Lanane noted he has been monitoring self-insurance programs in the Kirkwood and Mehlville school districts, and while the savings to Lindbergh will not be immediate, they will be reaped in the long run.

“… It’s a long game you’re playing here. It’s not what happened this year or this month or this quarter. It’s how do we do over a 10-year period? And we firmly believe that over a 10-year period, the district will absolutely save money and employees because they pay for the spouse and the family coverages they have out of their own pockets … that it will be win-win that both groups will benefit over time,” he said. “… We wanted to see how that worked for them because they’re very similar in demographics — Mehlville’s larger, Kirkwood’s almost identical — and it’s paid off dividends there for them in lower premiums. So again, that’s something and particularly in this economic time … we’re looking for any kind of savings that we might be able to get.”

Another benefit to having a self-insurance program is the district will be in charge of it, Lanane said.

“… We can set a design that meets our needs,” he said. “Basically when you’re buying from the insurance carriers, you’re buying their cookie-cutter type ‘this is the program, this is the platform that you must sign onto.’ And when they change that platform, you must also sign onto that.”

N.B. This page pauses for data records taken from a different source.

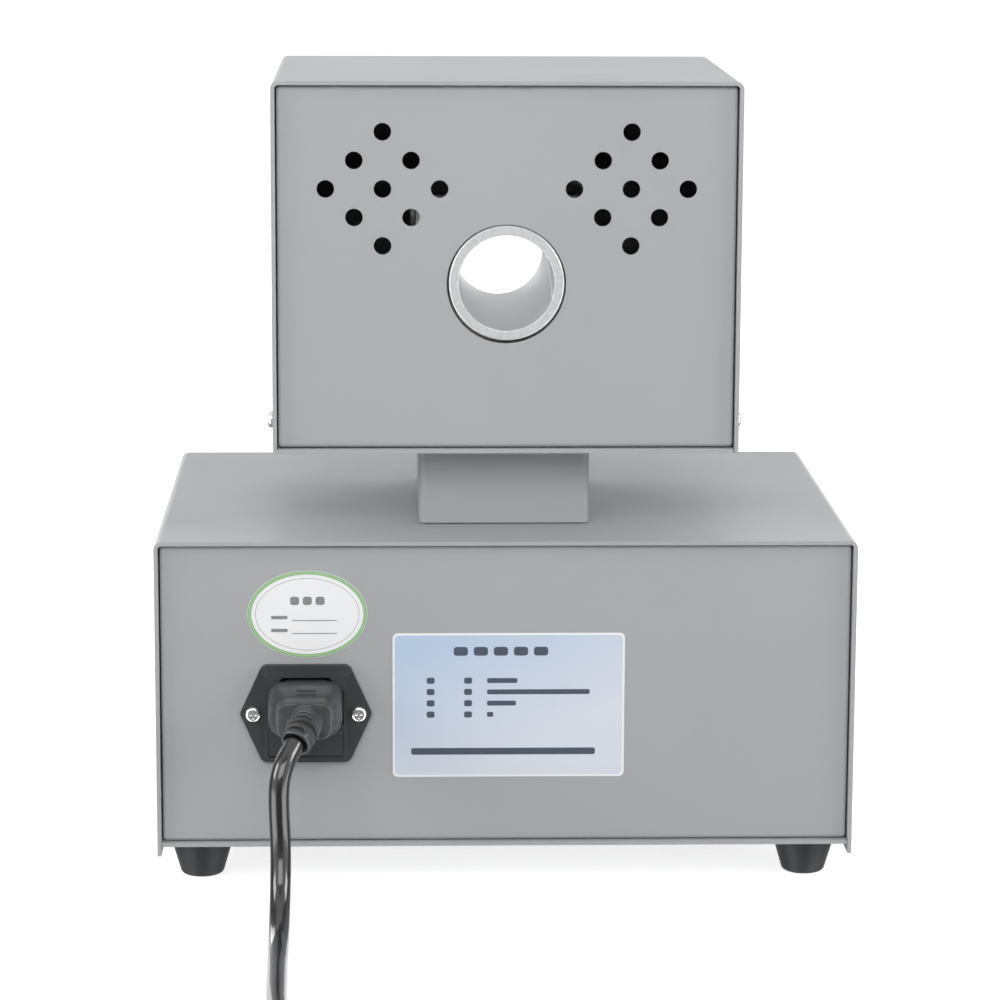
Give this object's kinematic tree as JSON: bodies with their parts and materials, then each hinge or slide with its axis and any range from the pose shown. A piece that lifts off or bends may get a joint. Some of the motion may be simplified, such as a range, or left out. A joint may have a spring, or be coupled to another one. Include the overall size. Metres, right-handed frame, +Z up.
{
  "type": "denture injection molding machine",
  "caption": "Two-box bench heater: a grey instrument base with a mains inlet carries, on a post, a smaller box through which a heating barrel runs from front to back.",
  "frame": {"origin": "on the surface it stands on, below the middle of the base", "axes": "+Z up; the mains inlet, labels and vent holes face +Y, the controls -Y; X along the width"},
  "size_m": [0.27, 0.5088, 0.3059],
  "materials": {
    "grey_paint": "fine matte powder coat",
    "steel": "bright zinc-plated or brushed steel",
    "tube_metal": "satin, lightly frosted",
    "insulation": "rough ceramic-fibre board",
    "black_rubber": "soft black, semi-gloss on the cord",
    "black_plastic": "fine-grained black",
    "gloss_black": "smooth moulded black",
    "label": "printed film",
    "dark_window": "dark tinted window",
    "board": "green circuit board",
    "key": "grey moulded key",
    "lamp_ring": "polished",
    "lamp_lens": "translucent red",
    "fuse_glass": "clear tube with bright caps",
    "contact": "nickel-plated",
    "wire": "insulated wire"
  },
  "bodies": {
    "machine": {"band_heater": "steel", "base_bottom_plate": "grey_paint", "base_cover": "grey_paint", "base_front_panel": "grey_paint", "base_rear_panel": "grey_paint", "bracket_screws": "steel", "connector": "gloss_black", "cord": "black_rubber", "cord_coil": "black_rubber", "cord_tie": "black_rubber", "cover_screws": "steel", "earth_stud": "steel", "foot_screws": "steel", "front_sleeve": "steel", "heater_lead": "wire", "heater_straps": "steel", "heater_tube": "tube_metal", "inlet_body": "black_plastic", "inlet_contacts": "contact", "inlet_screws": "steel", "instrument_boards": "board", "instrument_cases": "black_plastic", "instrument_windows": "dark_window", "insulation": "insulation", "lamp_body": "lamp_ring", "lamp_lens": "lamp_lens", "mains_leads": "wire", "mains_plug": "gloss_black", "nuts": "steel", "oval_label": "label", "panel_screws": "steel", "post": "grey_paint", "rating_label": "label", "relay": "black_plastic", "relay_heatsink": "tube_metal", "rubber_feet": "black_rubber", "saddle": "steel", "strain_relief": "black_rubber", "switch_frame": "black_plastic", "terminal_screws": "steel", "terminal_strip": "black_plastic", "thermocouple": "steel", "thermocouple_lead": "wire", "thermostat_bezel": "black_plastic", "timer_bezel": "black_plastic", "upper_bottom_plate": "grey_paint", "upper_cover": "grey_paint", "upper_front_panel": "grey_paint", "upper_rear_panel": "grey_paint", "wire_grommets": "black_rubber"},
    "fuse_drawer": {"fuse_drawer": "black_plastic", "fuses": "fuse_glass"},
    "rocker": {"rocker": "gloss_black"},
    "thermostat_key_1": {"thermostat_key_1": "key"},
    "thermostat_key_2": {"thermostat_key_2": "key"},
    "thermostat_key_3": {"thermostat_key_3": "key"},
    "thermostat_key_4": {"thermostat_key_4": "key"},
    "timer_key_1": {"timer_key_1": "key"},
    "timer_key_2": {"timer_key_2": "key"},
    "timer_key_3": {"timer_key_3": "key"}
  },
  "joints": [
    {"name": "fuse_drawer_slide", "type": "slide", "parent": "machine", "child": "fuse_drawer", "axis": [0, 1, 0], "range_m": [0, 0.02]},
    {"name": "rocker_pivot", "type": "hinge", "parent": "machine", "child": "rocker", "pos_m": [0.098, -0.093, 0.058], "axis": [1, 0, 0], "range_deg": [-20, 0]},
    {"name": "thermostat_key_1_press", "type": "slide", "parent": "machine", "child": "thermostat_key_1", "axis": [0, 1, 0], "range_m": [0, 0.0006], "stiffness_N_per_m": 600},
    {"name": "thermostat_key_2_press", "type": "slide", "parent": "machine", "child": "thermostat_key_2", "axis": [0, 1, 0], "range_m": [0, 0.0006], "stiffness_N_per_m": 600},
    {"name": "thermostat_key_3_press", "type": "slide", "parent": "machine", "child": "thermostat_key_3", "axis": [0, 1, 0], "range_m": [0, 0.0006], "stiffness_N_per_m": 600},
    {"name": "thermostat_key_4_press", "type": "slide", "parent": "machine", "child": "thermostat_key_4", "axis": [0, 1, 0], "range_m": [0, 0.0006], "stiffness_N_per_m": 600},
    {"name": "timer_key_1_press", "type": "slide", "parent": "machine", "child": "timer_key_1", "axis": [0, 1, 0], "range_m": [0, 0.0006], "stiffness_N_per_m": 600},
    {"name": "timer_key_2_press", "type": "slide", "parent": "machine", "child": "timer_key_2", "axis": [0, 1, 0], "range_m": [0, 0.0006], "stiffness_N_per_m": 600},
    {"name": "timer_key_3_press", "type": "slide", "parent": "machine", "child": "timer_key_3", "axis": [0, 1, 0], "range_m": [0, 0.0006], "stiffness_N_per_m": 600}
  ]
}
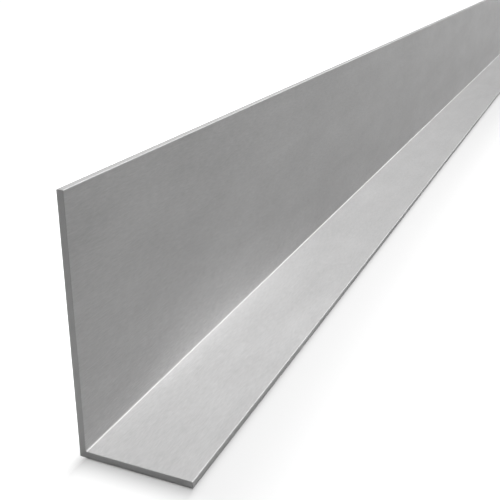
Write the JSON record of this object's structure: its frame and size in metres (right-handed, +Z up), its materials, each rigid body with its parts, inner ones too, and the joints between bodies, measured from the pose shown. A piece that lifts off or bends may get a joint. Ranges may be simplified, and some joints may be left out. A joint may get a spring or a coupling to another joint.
{
  "type": "unequal metal angle section",
  "caption": "Straight L-shaped metal stock with a tall leg, a short leg, sharp corners and square-sawn ends, for edging, framing and brackets.",
  "frame": {"origin": "middle of the footprint, on the ground, under the middle of the length", "axes": "+X from the heel across the short leg to its toe, +Y along the length, +Z up the tall leg, which stands at the -X side"},
  "size_m": [0.05, 2, 0.11],
  "materials": {
    "satin_aluminium": "satin, with a fine grain along the length"
  },
  "bodies": {
    "root": {"angle_section": "satin_aluminium"}
  },
  "joints": []
}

After reviewing the district’s medical insurance experience over the past seven years, Lanane told board members he is convinced the district will save money with a self-insurance program.

“… Over that seven-year period, we would have saved some significant money,” he said. “And, in fact, we took a half step toward this model a couple of years ago where if our claims are so low — they’re below 80 percent — we share every other dollar with the insurance company.

“Well, we’re going to quit sharing … We’ll be the ones to retain that money and lower our costs.”

The self-insurance program also will allow the district to establish wellness programs for employees, Lanane said.

“… We feel that this will give us an opportunity to have control (and) implement some wellness activities, which are good for our employees and good for our insurance budget over time …,” he said. “We think that probably for this year alone we can keep our premium at 4.5 percent. That’s what you’ll see in the insurance bid, which is a very low increase. And, in fact, that will allow us to start to build a reserve in our insurance fund. We’d like to get two months’ reserve in there and then over a period of time, we will save significant dollars …”

The board later voted unanimously to select carriers for medical, dental, vision, life and disability insurance as recommended by Lanane.

“… Many places are looking at some huge increases, but our medical insurance premium, based on the plan we’re talking about tonight, would be 4.5 percent. Our dental insurance is a 2-percent decrease. Our vision insurance is a no-premium increase because that was a multiyear pact. The life insurance is a 19-percent decrease, which was surprising, and the disability coverage is a 17-percent increase. So we’re very happy with the results of our insurance process for this year …,” he said.